On the frustrations of writing in a café:

“When you would hear someone say, “Hi, Hem. What are you trying to do? Write in a café?”

Your luck had run out and you shut the notebook. This was the worst thing that could happen. If you could keep your temper it would be better but I was not good at keeping mine then and said, “You rotten son of a bitch what are you doing in here off your filthy beat?”


“You shouldn’t write if you can’t write. What do you have to cry about it for? Go home. Get a job. Hang yourself. Only don’t talk about it. You could never write.”


“In the early days writing in Paris I would invent not only from my own experience but from the experience and knowledge of my friends and all the people I had known, or met since I could remember, who were not writers.”


“My first son, Bumby, and I spent much time together in the cafés where I worked when he was very young … and when there were too many people at the Closerie de Lilas for us to work well or I thought he needed a change of scene I would wheel him in his carriage or later we would walk to the café on the Place St.-Michel where he would study the people and the busy life of that part of Paris…”

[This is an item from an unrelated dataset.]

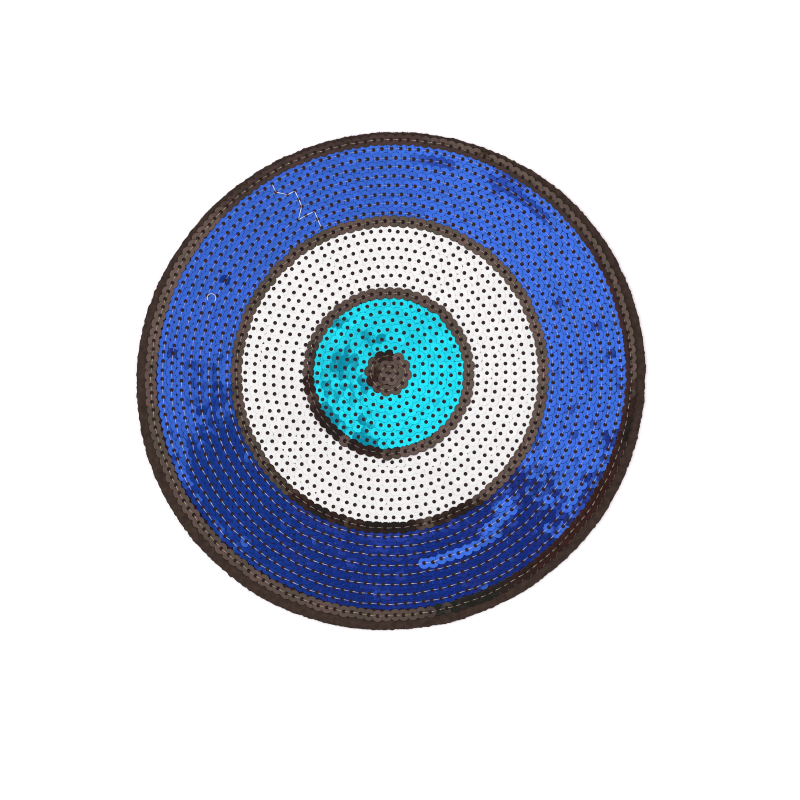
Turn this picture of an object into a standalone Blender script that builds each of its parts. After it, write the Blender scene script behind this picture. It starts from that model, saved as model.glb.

“Everyone had their privates cafes where they never invited anyone and would go to work, or to read or to receive their mail.”


“In writing there are many secrets too. Nothing is ever lost no matter how it seems at the time and what is left out will always show and make the strength of what is left in. Some say that in writing you can never possess anything until you have given it away or, if you are in a hurry, you may have to throw it away. In much later times than these stories of Paris you may not have it ever until you state it in fiction and then you may have to throw it away or it will be stolen again. They say other things but do not pay them too much attention.”


“There are the secrets that we have that are made by alchemy and much is written about them by people who do knot know the secrets or the alchemy. There are many more explainers now than there are good writers. You need much luck in addition to all other things and you do not always have it.”